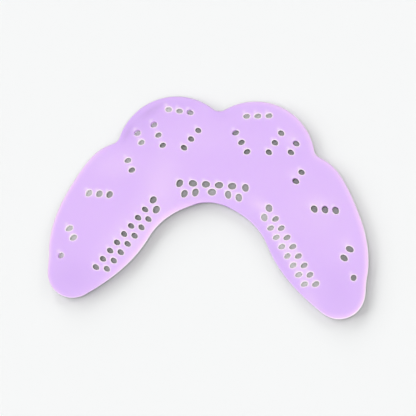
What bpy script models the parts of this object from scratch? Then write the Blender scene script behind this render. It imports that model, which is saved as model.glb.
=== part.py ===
"""Perforated mouthguard blank: one flat thermoplastic sheet with two front lobes and two arms.

The sheet lies flat, as it does before it is softened and fitted. X runs across it, Y runs from
the arm tips to the front lobes and +Z is up. The origin is under the middle of the outline, on
the underside. The right half is drawn from the midline round to the top of the arch, and the
left half is its mirror image. Lengths are in millimetres and angles in degrees.
"""

import math
from typing import NamedTuple

import bmesh
import bpy
from mathutils import Matrix, Vector
from mathutils.geometry import delaunay_2d_cdt, interpolate_bezier

MILLIMETRE = 0.001

# Section of the sheet
SHEET_THICKNESS = 1.6
EDGE_HEAD_ROUNDING = 0.42
EDGE_FOOT_ROUNDING = 0.3
HOLE_RIM_ROUNDING = 0.12
LARGEST_SHARE_OF_THICKNESS = 0.45
EDGE_ROUNDING_STEPS = 3
HOLE_RIM_STEPS = 1

# Front lobes: a round lobe each side of the midline, with a soft notch between them
LOBE_X = 11.05
LOBE_Y = 12.5
LOBE_RADIUS = 16.55
FRONT_NOTCH_RADIUS = 3.1

# Shoulders: where each arm leaves its lobe at the side notch
SHOULDER_X = 23.8
SHOULDER_Y = 1.75
SHOULDER_RADIUS = 13.7
SHOULDER_END_ANGLE = 37.0
SIDE_NOTCH_RADIUS = 2.8

# Outer edge of the arms: straightens, reaches its widest place and narrows to a slight waist
OUTER_EDGE_X = 43.85
OUTER_EDGE_Y = -11.35
OUTER_EDGE_HEADING = -83.4
FLANK_INSET = 3.77
FLANK_RISE = 12.1
FLANK_HEADING = -64.4
WAIST_DROP = 5.5
WAIST_OUTSET = 0.08
WAIST_HEADING = -98.0

# Rounded arm tips
TIP_X = 36.65
TIP_Y = -22.05
TIP_RADIUS = 7.07
TIP_START_ANGLE = -16.5
TIP_END_ANGLE = -124.0

# Inner edge: one long bend each side of the crown of the arch, which is at the drawing's zero
ARCH_BEND_X = 16.4
ARCH_BEND_Y = -10.85
ARCH_BEND_HEADING = -244.1
ARCH_CROWN_RADIUS = 11.8
ARCH_CROWN_ANGLE = 72.5

# Fineness of the faceted edges
LONGEST_FACET = 2.8
SHARPEST_FACET_TURN = 7.0
HOLE_FACETS = 12
MERGE_DISTANCE = 1e-6

# Hole shapes, length and width of each oval
SMALL_OVAL = (1.8, 1.4)
LOBE_OVAL = (1.82, 1.4)
ARM_OVAL = (2.0, 1.66)
SLIM_OVAL = (2.12, 1.52)
ROUND_HOLE = (1.5, 1.5)
BITE_OVAL = (1.9, 1.38)
BITE_END_OVAL = (2.12, 1.76)
FRONT_OVAL = (2.26, 1.8)
FRONT_STEEP_OVAL = (2.17, 1.72)
OVAL_TAPER = 0.08

# Rows of holes: across and up from the middle of what carries them to the first hole, and the
# distance from hole to hole. The lobe carries the first four, the shoulder the next two.
LOBE_FRONT_ROW = (-3.2, 12.17)
LOBE_FRONT_PITCH = 3.1
LOBE_OUTER_ROW = (6.7, 8.05)
LOBE_OUTER_PITCH = 3.15
LOBE_INNER_ROW = (-5.83, 7.3)
LOBE_INNER_PITCH = 3.1
LOBE_SIDE_PAIR = (11.1, 5.4)
LOBE_SIDE_PITCH = 2.85
SHOULDER_PAIR = (0.37, 8.33)
SHOULDER_PITCH = 2.95
ARM_ROW = (4.62, -1.56)
ARM_PITCH = 2.9
# Carried by the widest place of the outer edge and by the tip
FLANK_PAIR = (-5.06, 1.32)
FLANK_PITCH = 2.85
TIP_HOLE = (3.65, 4.41)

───

What the exercise asks: Write out a verbatim copy of the data, beginning with its first line and ending with the line that contains "WAIST_HEADING = -98.0".

Finished exercise:
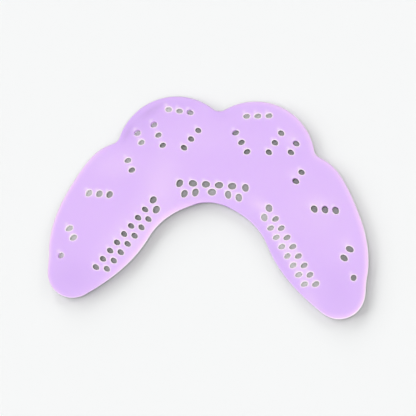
What bpy script models the parts of this object from scratch? Then write the Blender scene script behind this render. It imports that model, which is saved as model.glb.
=== part.py ===
"""Perforated mouthguard blank: one flat thermoplastic sheet with two front lobes and two arms.

The sheet lies flat, as it does before it is softened and fitted. X runs across it, Y runs from
the arm tips to the front lobes and +Z is up. The origin is under the middle of the outline, on
the underside. The right half is drawn from the midline round to the top of the arch, and the
left half is its mirror image. Lengths are in millimetres and angles in degrees.
"""

import math
from typing import NamedTuple

import bmesh
import bpy
from mathutils import Matrix, Vector
from mathutils.geometry import delaunay_2d_cdt, interpolate_bezier

MILLIMETRE = 0.001

# Section of the sheet
SHEET_THICKNESS = 1.6
EDGE_HEAD_ROUNDING = 0.42
EDGE_FOOT_ROUNDING = 0.3
HOLE_RIM_ROUNDING = 0.12
LARGEST_SHARE_OF_THICKNESS = 0.45
EDGE_ROUNDING_STEPS = 3
HOLE_RIM_STEPS = 1

# Front lobes: a round lobe each side of the midline, with a soft notch between them
LOBE_X = 11.05
LOBE_Y = 12.5
LOBE_RADIUS = 16.55
FRONT_NOTCH_RADIUS = 3.1

# Shoulders: where each arm leaves its lobe at the side notch
SHOULDER_X = 23.8
SHOULDER_Y = 1.75
SHOULDER_RADIUS = 13.7
SHOULDER_END_ANGLE = 37.0
SIDE_NOTCH_RADIUS = 2.8

# Outer edge of the arms: straightens, reaches its widest place and narrows to a slight waist
OUTER_EDGE_X = 43.85
OUTER_EDGE_Y = -11.35
OUTER_EDGE_HEADING = -83.4
FLANK_INSET = 3.77
FLANK_RISE = 12.1
FLANK_HEADING = -64.4
WAIST_DROP = 5.5
WAIST_OUTSET = 0.08
WAIST_HEADING = -98.0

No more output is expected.